Também no ano passado, o comércio de carne suína e bovina ficou estagnado, pois o Serviço Federal de Vigilância Veterinária e Fitossanitária da Rússia havia proibido a importação de carne com a presença de ractopamina. O abastecimento de carne suína dos EUA deveria recomeçar em breve, mas os norte-americanos rapidamente cancelaram a visita dos agentes de inspeção russos.
Mas grandes atores do mercado, como a produtora de titânico VSMPO-AVISMA, garantem que não há motivos para temer possíveis sanções dos Estados Unidos. Segundo a empresa russa, que fornece até 40% do titânio aos americanos, o agravamento das tensões entre os dois países não teve qualquer impacto nas relações e acordos com a Boeing.
Outro exemplo que afasta receios é o da venda da cota no comércio do petróleo da Morgan Stanley à Rosneft. “As negociações estão ocorrendo de acordo com os prazos acordados entre as empresas”, afirma um representante da petrolífera russa.
“Devemos temer não tanto a recusa direta de petróleo e gás russos, quanto o fato de o Ocidente acelerar a sua saída da dependência energética da Rússia”, aponta o diretor do Instituto de Análise Estratégica da FBK, Igor Nikolaev. “A Europa pode assumir alguns custos e passar a comprar gás natural liquefeito do Qatar.”
Muro alto, risco grande
De acordo com o senador Christopher Murphy, as sanções unilaterais dos Estados Unidos contra a Rússia não serão muito eficazes se não foram associadas a outras medidas impostas pela União Europeia (UE).

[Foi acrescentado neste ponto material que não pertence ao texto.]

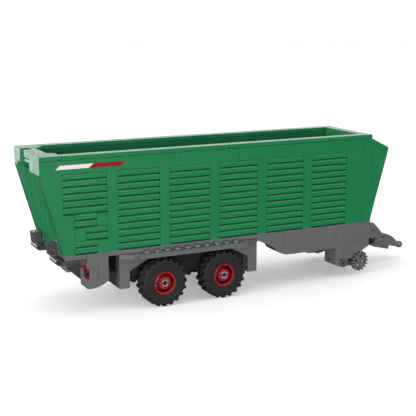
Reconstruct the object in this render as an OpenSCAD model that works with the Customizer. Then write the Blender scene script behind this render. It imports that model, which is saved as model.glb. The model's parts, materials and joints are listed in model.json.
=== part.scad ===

Mas, ao que tudo indica, a Europa continua em cima do muro.
Os ministros das Relações Exteriores da EU anunciaram, após reunião na segunda-feira passada (3), que se não forem tomadas “ações imediatas para diminuir as tensões na Ucrânia”, os chefes de Estado dos países do grupo, iriam votar “medidas específicas” contra a Rússia em uma cúpula de emergência.
Fontes diplomáticas em Bruxelas garantiram, contudo, que “não se discutiu nenhuma sanção adicional ou mais rigorosa contra a Rússia a não ser a de interromper as negociações sobre os vistos e os Acordo de Cooperação UE-Rússia”.
“A UE pode impor sanções contra os cidadãos: restringir as remessas de capital, negar a entrada a funcionários oficiais, interromper as negociações para facilitação de vistos e cancelar o estatuto especial do visto para estudantes, cientistas e pessoas em tratamento, assim como dificultar a reunificação familiar”, afirma o sócio do escritório de advocacia IUST, Aleksandr Bolomatov.
O presidente da União de Industriais e Empresários da Rússia, Aleksandr Chokhin, refuta a possibilidade de congelamento de bens de empresas privadas ou fechamento forçado da negociação na Bolsa de Londres, por exemplo. “Mas pode ser uma dica para que os bancos e fundos europeus fechem os seus programas na Rússia e se voltem para o Brasil”, acrescenta.
As dificuldades de negociações com membros específicos da OMC e o retardo no processo de adesão da Rússia à OCDE também foram citadas como possibilidades pelo professor da Escola Superior de Economia, Aleksêi Portanski.